Mr. Cook: If the next general election does not provide a fair choice to the public, and if a subsequent Government join the single currency, a referendum would be a way of establishing that consent. Plainly, the decision on a referendum would follow a decision on whether we were joining the single currency.

I remind hon. Members that I am seeking to address an issue of immense importance to the countries of central and eastern Europe, the people of whom, were they listening to this debate, would be depressed by the little interest that is being shown in their application to join the European Union. I remind the Foreign Secretary that his enthusiasm for enlargement appeared to play no part in the position he has adopted on qualified majority voting--he has adopted a position of no surrender.

The Foreign Secretary was unfair to himself in saying that the Labour party had invented the idea that enlargement provides the case for expansion of qualified majority voting. It was not the Labour party, but the right hon. and learned Gentleman.
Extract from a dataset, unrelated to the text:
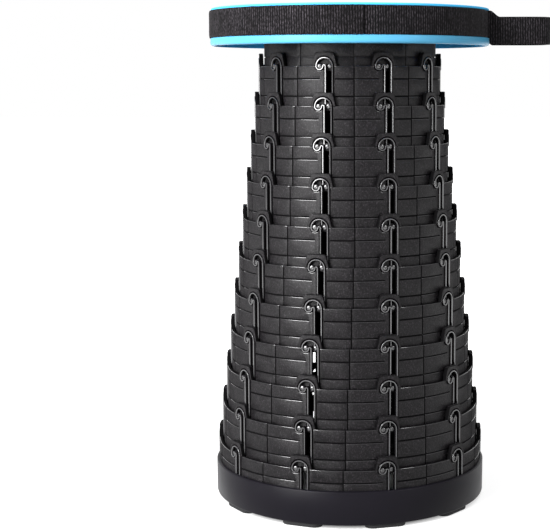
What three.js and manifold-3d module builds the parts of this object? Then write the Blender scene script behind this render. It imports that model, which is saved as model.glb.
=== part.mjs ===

In 1985--the last time the European Union was enlarged--he said to the House:



    The Government believe that it is desirable to encourage more majority voting within the Community."--[Official Report, 20 June 1985; Vol. 81, c. 470.]

Mr. Rifkind: If the hon. Gentleman were honest enough to read the rest of my speech, he would see that I was not suggesting that we should extend the area where qualified majority voting applies--I am positively against that. I said, as is quite clear from the speech, that where there is already QMV we will need to use it more often the larger the Community becomes.

Mr. Cook: The right hon. and learned Gentleman then sat in a Government who, at that very time, expanded qualified majority voting.

Mr. Rifkind: The hon. Gentleman might now have the decency to withdraw the original charge that he made, now that he recognises that--either deliberately or inadvertently--he was misleading the House.

Mr. Cook: I say to the right hon. and learned Gentleman that I have nothing to withdraw, except his words. I quoted his words to the House of Commons in 1985, at the time Spain and Portugal joined the European Union. It may be embarrassing for him to be reminded of those comments now, but they were his words. The Government expanded qualified majority voting at that time.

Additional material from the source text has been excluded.